#### Task prompt
Below this line is a set of entries; quote exactly the lines from the line that contains "Write the three.js" to the line that contains "54.7, edge: 3.4", both lines included.

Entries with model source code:

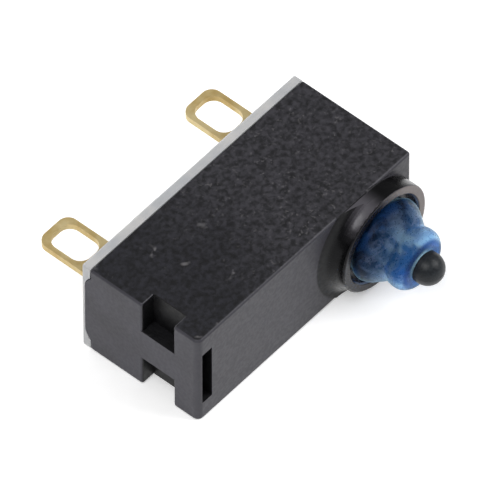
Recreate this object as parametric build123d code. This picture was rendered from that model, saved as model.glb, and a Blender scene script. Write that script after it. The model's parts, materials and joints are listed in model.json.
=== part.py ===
from build123d import *
import os

# Sealed ultra-subminiature snap-action switch, lying on one of its two large faces.
# Case frame, used while modelling: x runs along the case from the plunger end to the notched end,
# y points the way the plunger stands out, with 0 where the case ends and the base begins,
# and z goes up through the depth of the case, with 0 on the large face that the switch lies on.
# Every length is in millimetres.

# Case
CASE_LENGTH = 13.3
CASE_HEIGHT = 5.8
CASE_DEPTH = 5.2
MID_Z = CASE_DEPTH / 2
WALL = 0.75
ROOF = 0.8
CASE_EDGE_R = 0.14
END_EDGE_R = 0.3

# Collar round the boot, and the well that the boot's flange sits in
PLUNGER_X = 2.6
COLLAR_R = 2.58
COLLAR_BORE_R = 2.12
COLLAR_RISE = 0.85
COLLAR_FLARE_R = 0.72
COLLAR_RIM_EASE = 0.09
WELL_FLOOR_Y = CASE_HEIGHT - 0.15

# Fixing notch in the end face, with a web left across its middle
NOTCH_LOW_Y = 2.75
NOTCH_HIGH_Y = 4.45
NOTCH_INSET = 0.75
NOTCH_WEB = 1.7
NOTCH_EDGE_R = 0.1

# Narrow pocket in the plunger face beside the notched end
POCKET_EDGE = 0.25
POCKET_WIDTH = 0.6
POCKET_LENGTH = 3.1
POCKET_INSET = 1.0

# Base and the cavities that it closes
BASE_THICKNESS = 0.5
BASE_PLAN_R = 0.12
BASE_EDGE_R = 0.08
GASKET_THICKNESS = 0.07
GASKET_SETBACK = 0.08
PLINTH_RISE = 0.45
PLINTH_FIT = 0.04
NOTCH_WALL = 0.8
LOW_CAVITY_END = CASE_LENGTH - WALL
LOW_CAVITY_Y = 0.9
CAVITY_END = CASE_LENGTH - NOTCH_INSET - NOTCH_WALL
TONGUE_REACH = 0.33
TONGUE_THICKNESS = 0.35
TONGUE_WIDTH = 4.6
TONGUE_R = 1.0
TONGUE_FIT = 0.03
PAD_RISE = 0.3
PAD_WIDTH = 1.75
PAD_LENGTH = 4.0
PAD_CORNER_R = 0.15
PAD_OFFSET = 2.4

# Terminals outside the base, and the resin round their roots
TERMINAL_PITCH = 4.5
TERMINAL_THICKNESS = 0.3
LUG_WIDTH = 1.9
LUG_REACH = 3.55
LUG_CORNER_R = 0.5
EYE_WIDTH = 1.44
EYE_LENGTH = 1.96
EYE_RIM = 0.3
EYE_CORNER_R = 0.54
STUB_WIDTH = 1.45
STUB_REACH = 0.6
SLOT_FIT = 0.02
SEAL_RISE = 0.18
SEAL_MARGIN = 0.27
SEAL_TAPER = 25

# Terminals inside the case
STRIP_THICKNESS = 0.25
FOOT_LENGTH = 1.5
FOOT_WIDTH = 1.4
SIDE_GAP = 0.1
RAIL_DEPTH = 0.6
HEAD_WIDTH = 1.2
ARM_POST_EDGE = 0.15
LEVER_POST_EDGE = 0.2
POST_STEP_Y = 2.9
BEARING_FIT = 0.14

# Plunger
TIP_R = 0.74
TIP_CENTRE_Y = CASE_HEIGHT + 3.16
HEAD_LENGTH = 0.2
GROOVE_R = 0.62
GROOVE_LENGTH = 0.3
SHAFT_R = 0.6
GUIDE_FIT = 0.03
FLANGE_R = 0.95
FLANGE_THICKNESS = 0.22
FLANGE_GAP = 0.05
NOSE_R = 0.45
NOSE_REACH = 0.3

# Boot: each bend of its skin as (radius, height over the plunger face), and the ring on its flange
BOOT_BENDS = [(1.74, 0.5), (1.97, 0.8), (1.88, 1.18), (1.33, 1.95), (1.42, 2.2), (1.41, 2.62)]
BOOT_ROOT = -0.1
BOOT_WALL = 0.2
BOOT_BEND_R = 0.08
BOOT_LIP_Y = CASE_HEIGHT + 2.92
BOOT_LIP_R = 0.66
BOOT_CROWN_R = 1.16
BOOT_FLANGE_R = 2.08
BOOT_FLANGE_BORE_R = 1.4
BOOT_FLANGE_THICKNESS = 0.26
FLANGE_SEAT_FIT = 0.01
RING_RISE = 0.3
RING_BORE_R = 1.8
RING_R = 2.11

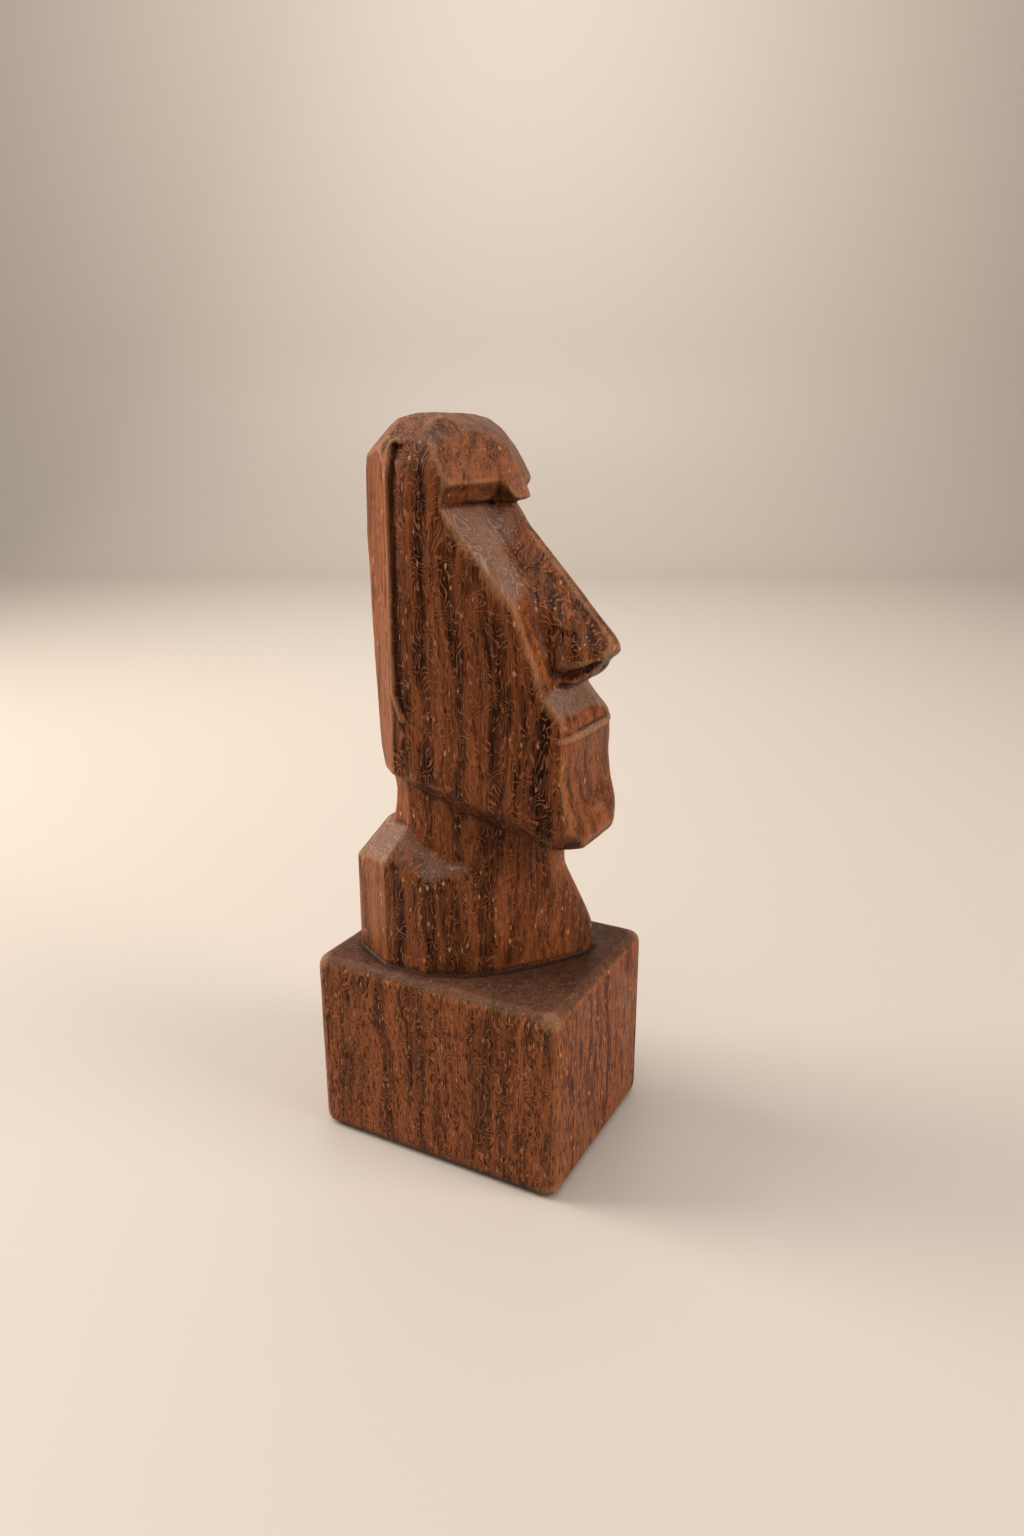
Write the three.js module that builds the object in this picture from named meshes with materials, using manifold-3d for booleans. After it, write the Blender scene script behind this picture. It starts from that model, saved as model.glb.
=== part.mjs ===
// A carved wooden moai: a long-faced head and bust on a block plinth, all cut from one billet.
//
// Millimetres. The figure looks along -Y, its left hand is +X and +Z is up.
// The origin is the centre of the plinth's underside.
//
// The carving is laid out in three plain directions: forward (towards the face), across
// (towards the figure's left, mirrored for its right) and up (height above the plinth's top).

import * as THREE from 'three';
import { mergeVertices } from 'three/addons/utils/BufferGeometryUtils.js';
import { ConvexGeometry } from 'three/addons/geometries/ConvexGeometry.js';
import { RoundedBoxGeometry } from 'three/addons/geometries/RoundedBoxGeometry.js';
import Module from 'manifold-3d';

// ---------------------------------------------------------------- driving dimensions

const PLINTH = { depth: 75.5, width: 59.5, height: 54.7, edge: 3.4 };

const BUST = {
  back: -30.2, backHalf: 17.5, backRim: 28,
  cornerForward: -16.5, cornerHalf: 24.8, cornerRim: 30.5,
  breastForward: 29, breastRim: 7,
  sunk: 2,
};

const NECK = { back: -17, front: 24, half: 19.2, frontHalf: 4, top: 66 };

// The neck's left half in plan, from the throat to the nape, and how high the bust meets it:
// [forward, across, up].
const NECK_FOOT = [
  [NECK.front, NECK.frontHalf, 28],
  [18, 10.8, 29],
  [8, 15.6, 31],
  [-2, NECK.half - 0.5, 33.5],
  [-11.5, NECK.half, 39.6],
  [-22, 13.6, 39.4],
];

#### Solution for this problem
Write the three.js module that builds the object in this picture from named meshes with materials, using manifold-3d for booleans. After it, write the Blender scene script behind this picture. It starts from that model, saved as model.glb.
=== part.mjs ===
// A carved wooden moai: a long-faced head and bust on a block plinth, all cut from one billet.
//
// Millimetres. The figure looks along -Y, its left hand is +X and +Z is up.
// The origin is the centre of the plinth's underside.
//
// The carving is laid out in three plain directions: forward (towards the face), across
// (towards the figure's left, mirrored for its right) and up (height above the plinth's top).

import * as THREE from 'three';
import { mergeVertices } from 'three/addons/utils/BufferGeometryUtils.js';
import { ConvexGeometry } from 'three/addons/geometries/ConvexGeometry.js';
import { RoundedBoxGeometry } from 'three/addons/geometries/RoundedBoxGeometry.js';
import Module from 'manifold-3d';

// ---------------------------------------------------------------- driving dimensions

const PLINTH = { depth: 75.5, width: 59.5, height: 54.7, edge: 3.4 };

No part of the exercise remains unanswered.